ДАНИИЛ
Спускаюсь с вертолета, следом за мной наша бригада. Из леса
ветер гонит дым.
Поправляю респиратор.
— Ненавижу пожары.
— Ад, — констатирую.
Ускоряю шаг. Позади разворачивают полевой госпиталь, а мы почти
бежим навстречу пожарным. Стыкуемся, разворачиваем носилки, несем
пострадавшего в госпиталь.
Мужик дергается, хрипит. Рывками вдыхает через рот, пытается
откашляться, бьет себя по груди. Паникует.
Успокаиваю, пока транспортируем. Оказываю помощь. Дыхательные
пути обожжены, слизистая повреждена. Но жить будет.

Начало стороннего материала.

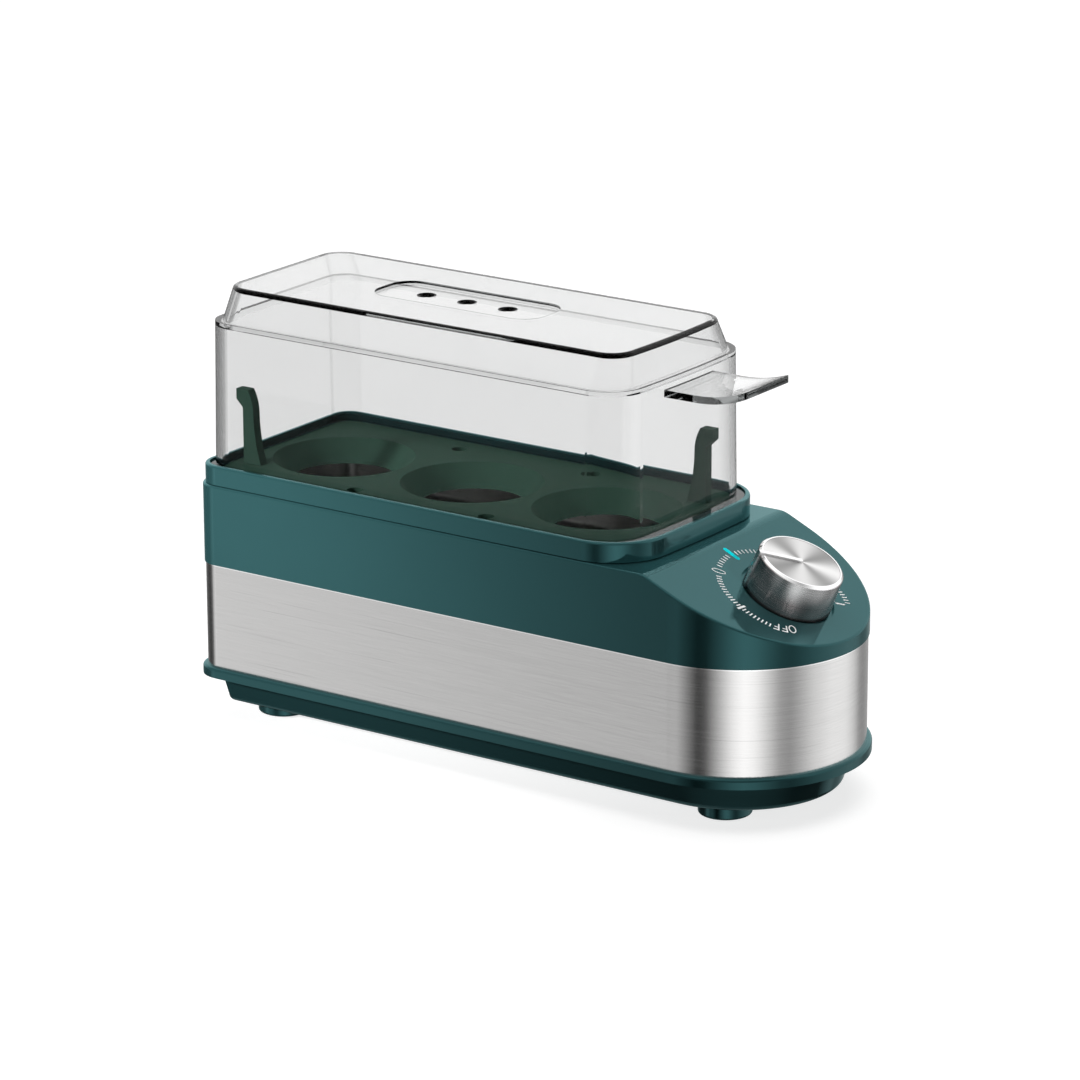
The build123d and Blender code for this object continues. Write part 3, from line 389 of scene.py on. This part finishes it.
def plain_metal(name, colour, roughness, grain, relief):
    """Pressed or cast metal with a mottled surface."""
    s = Shader(bpy.data.materials.new(name))
    spots = s.noise(s.place(), scale=grain, detail=5.0, roughness=0.6)
    keys = {
        "Base Color": s.mix_colour(spots, tone(colour, 0.85), tone(colour, 1.1)),
        "Metallic": 1.0,
        "Roughness": s.vary(spots, roughness * 0.8, roughness * 1.25),
        "Normal": s.bump(spots, strength=relief, distance=0.05 * MM),
    }
    return s.output(s.principled(keys))


def rubber(name, colour, roughness):
    """Matte rubber or silicone with a dusty bloom."""
    s = Shader(bpy.data.materials.new(name))
    bloom = s.noise(s.place(), scale=150.0, detail=5.0, roughness=0.6)
    grain = s.noise(s.place(), scale=2500.0, detail=2.0)
    keys = {
        "Base Color": s.mix_colour(bloom, tone(colour, 0.8), tone(colour, 1.25)),
        "Roughness": s.vary(bloom, roughness * 0.9, roughness * 1.15),
        "Normal": s.bump(grain, strength=0.2, distance=0.04 * MM),
    }
    return s.output(s.principled(keys))


def print_ink(name, colour):
    """Printed ink, a little uneven in cover."""
    s = Shader(bpy.data.materials.new(name))
    cover = s.noise(s.place(), scale=1800.0, detail=3.0)
    keys = {
        "Base Color": s.mix_colour(cover, tone(colour, 0.92), tone(colour, 1.0)),
        "Roughness": s.vary(cover, 0.4, 0.6),
        "Specular IOR Level": 0.1,
        "Normal": s.bump(cover, strength=0.1, distance=0.01 * MM),
    }
    return s.output(s.principled(keys))


HOUSING_GREEN = (0.0235, 0.0780, 0.0830)
# The base's green is the housing's, darkened as painted shade for its skirt, which faces down
BASE_SHADED_GREEN = tone(HOUSING_GREEN, 0.75)
GREEN_SHINE = (0.34, 0.96, 1.0, 1.0)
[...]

И снова к лесу за следующим пациентом. И еще раз. «Тяжелых»
после первой помощи грузим в вертолет — их придется
оперировать.
— Идиоты. Какого хрена они в лесу забыли? Каждому на телефон
сообщение приходит о пожарах.
— Мажоры не читают смс от МЧС, — отвечаю, снова разворачивая
носилки.
На них аккуратно укладывают девушку. Шоколадные пряди её волос
припорошены золой, и накрывают её лицо.
Никита перешагивает обугленный ствол дерева, проверяет
пациентку.
— Без сознания.
Несем девицу в полевой госпиталь. Рядом суета, подъехали машины
скорой из ближайшего города. Кто-то уже оклемался — стоят,
укутавшись в спасательные одеяла, смотрят на лес. От дыма морщатся.

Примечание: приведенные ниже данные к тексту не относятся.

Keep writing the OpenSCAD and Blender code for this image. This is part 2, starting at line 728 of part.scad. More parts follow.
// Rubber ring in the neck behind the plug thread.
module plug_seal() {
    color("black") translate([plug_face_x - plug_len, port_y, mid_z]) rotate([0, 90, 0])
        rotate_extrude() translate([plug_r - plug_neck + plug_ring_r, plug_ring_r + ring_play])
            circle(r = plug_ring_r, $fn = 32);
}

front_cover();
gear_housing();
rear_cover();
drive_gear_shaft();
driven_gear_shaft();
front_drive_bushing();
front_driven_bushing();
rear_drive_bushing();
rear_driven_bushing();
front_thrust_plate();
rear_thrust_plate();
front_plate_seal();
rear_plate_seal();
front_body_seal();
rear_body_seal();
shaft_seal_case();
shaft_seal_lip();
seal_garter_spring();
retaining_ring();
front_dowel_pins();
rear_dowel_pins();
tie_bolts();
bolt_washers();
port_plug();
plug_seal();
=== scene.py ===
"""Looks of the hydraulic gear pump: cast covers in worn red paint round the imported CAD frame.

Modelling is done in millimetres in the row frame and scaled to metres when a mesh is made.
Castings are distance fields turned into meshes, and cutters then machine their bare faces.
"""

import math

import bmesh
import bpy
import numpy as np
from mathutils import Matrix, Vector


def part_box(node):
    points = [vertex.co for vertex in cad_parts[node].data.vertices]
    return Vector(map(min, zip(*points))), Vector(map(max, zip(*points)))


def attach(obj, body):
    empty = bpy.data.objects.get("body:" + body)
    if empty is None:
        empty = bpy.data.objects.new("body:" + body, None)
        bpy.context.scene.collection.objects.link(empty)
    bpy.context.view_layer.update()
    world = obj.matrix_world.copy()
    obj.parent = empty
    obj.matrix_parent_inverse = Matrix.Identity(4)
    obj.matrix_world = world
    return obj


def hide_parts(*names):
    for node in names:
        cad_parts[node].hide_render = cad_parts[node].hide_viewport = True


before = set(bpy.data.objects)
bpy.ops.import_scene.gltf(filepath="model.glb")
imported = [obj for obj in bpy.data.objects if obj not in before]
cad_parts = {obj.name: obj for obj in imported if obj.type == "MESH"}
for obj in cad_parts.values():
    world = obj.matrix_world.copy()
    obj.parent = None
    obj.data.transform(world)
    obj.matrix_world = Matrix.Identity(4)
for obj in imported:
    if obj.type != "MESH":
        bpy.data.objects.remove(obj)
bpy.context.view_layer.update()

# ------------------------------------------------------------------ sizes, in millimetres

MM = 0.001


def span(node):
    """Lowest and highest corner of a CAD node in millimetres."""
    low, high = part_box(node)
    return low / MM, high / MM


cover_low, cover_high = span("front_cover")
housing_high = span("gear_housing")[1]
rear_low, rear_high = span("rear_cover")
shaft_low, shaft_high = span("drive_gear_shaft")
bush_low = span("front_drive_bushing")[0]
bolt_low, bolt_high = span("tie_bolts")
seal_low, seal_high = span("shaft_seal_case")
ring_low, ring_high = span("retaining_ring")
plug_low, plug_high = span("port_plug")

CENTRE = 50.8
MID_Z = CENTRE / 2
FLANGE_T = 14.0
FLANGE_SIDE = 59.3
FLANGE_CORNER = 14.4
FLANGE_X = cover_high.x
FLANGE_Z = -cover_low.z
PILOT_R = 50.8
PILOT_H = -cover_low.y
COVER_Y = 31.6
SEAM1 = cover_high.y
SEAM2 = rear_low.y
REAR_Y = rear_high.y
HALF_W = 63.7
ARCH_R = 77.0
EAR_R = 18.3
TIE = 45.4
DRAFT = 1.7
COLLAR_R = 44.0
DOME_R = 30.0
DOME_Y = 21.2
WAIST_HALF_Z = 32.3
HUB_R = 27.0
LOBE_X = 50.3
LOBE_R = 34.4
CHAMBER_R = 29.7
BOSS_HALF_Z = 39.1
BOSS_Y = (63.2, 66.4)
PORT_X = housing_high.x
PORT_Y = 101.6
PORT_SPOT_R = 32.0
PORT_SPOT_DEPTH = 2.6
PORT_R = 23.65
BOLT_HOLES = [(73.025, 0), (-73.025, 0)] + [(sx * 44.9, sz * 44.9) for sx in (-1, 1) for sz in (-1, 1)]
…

Кто-то из пациентов лежит в вертолете — двоим предстоит
операция.
— Эта последняя. Если кто и остался там, — знакомый спасатель
кивает в сторону леса, — то сам понимаешь. Найдем, но потом. У нас
новый очаг.
— Минуту, — кричу пилоту.
Наклоняюсь над девушкой. Проверяю, к тяжелым в вертолет её, или
районной больницей обойдется.
Прижимаю пальцы к её шее.
Смахиваю локоны с её лица.
Шум полевого госпиталя, окриков, сигналов — всё стихает.
Моё дыхание останавливается от узнавания.
Взглядом цепляюсь за родинку на её шее. За её тонкие пальчики.
За ноготки, покрытые перламутром. За жемчужные сережки. За
реснички.
Она!
Растираю Снежане виски, наклоняю её голову и подношу к носу
ватный диск с нашатырем. Ну же, приходи в себя, дурёха!
— Давай, — шепчу, злясь на неё. — Снежана!
Слышу вопрос Никиты за спиной:
— Ты с ней знаком?
— Знаком, — одними губами произношу, и в этот момент Снежана
открывает глаза.
Ну привет, беглянка. Когда разводиться будем?
СНЕЖАНА
Флэшбэк (2 месяца назад)
Я улыбаюсь, но разочарование скрыть не получается.
Не понимаю, что я здесь забыла, и на что рассчитывала.
— Не морщи лоб, а то морщины появятся. Надень, — Марьяна
протягивает мне темные очки.
Благодарно киваю и прячу глаза.
— Только реветь не вздумай.
— Я и не собиралась, — улыбаюсь и вздергиваю подбородок.
— Вот и отлично. Лучше будем веселиться. А Рина обязательно
прилетит. Может, завтра.
Голос маминой подруги беззаботен, она излучает позитив.
Про «завтра» я слышу уже четыре дня, а оно всё никак не
наступает. Мама не впервые так поступает: договаривается провести
время вместе, я всё бросаю, еду к ней, но не застаю. У мамы более
важные дела — съемки у итальянского фотографа. А меня в Сочи
встретила «заменитель мамы» — её подруга.
— Плечи расслабь. Грудь вперед. И еще штришок, — Марьяна крутит
баночку с бронзовым хайлайтером, а затем наносит его на мои
ключицы.
— Может, лучше на лошадях покатаемся, чем этот флэшмоб?
— Вечером покатаемся. Или завтра. А сейчас развлечемся,
познакомимся с кем-нибудь, напьемся шампанского, потанцуем. Может,
настоящих мужей найдем, а не шуточных, а?
Марьяна весело подмигивает, забирает у меня паспорт, и идет к
стойке регистрации.
А развлечься — это действительно неплохо. В последние дни я и
правда в буку превратилась: все мысли о брате, маме, отчиме,
работе.
Слышу, как организатор поторапливает людей с регистрацией.
Фотографы и операторы проверяют аппаратуру. Марьяна чуть
пошатывается на шпильках, и уже с кем-то болтает.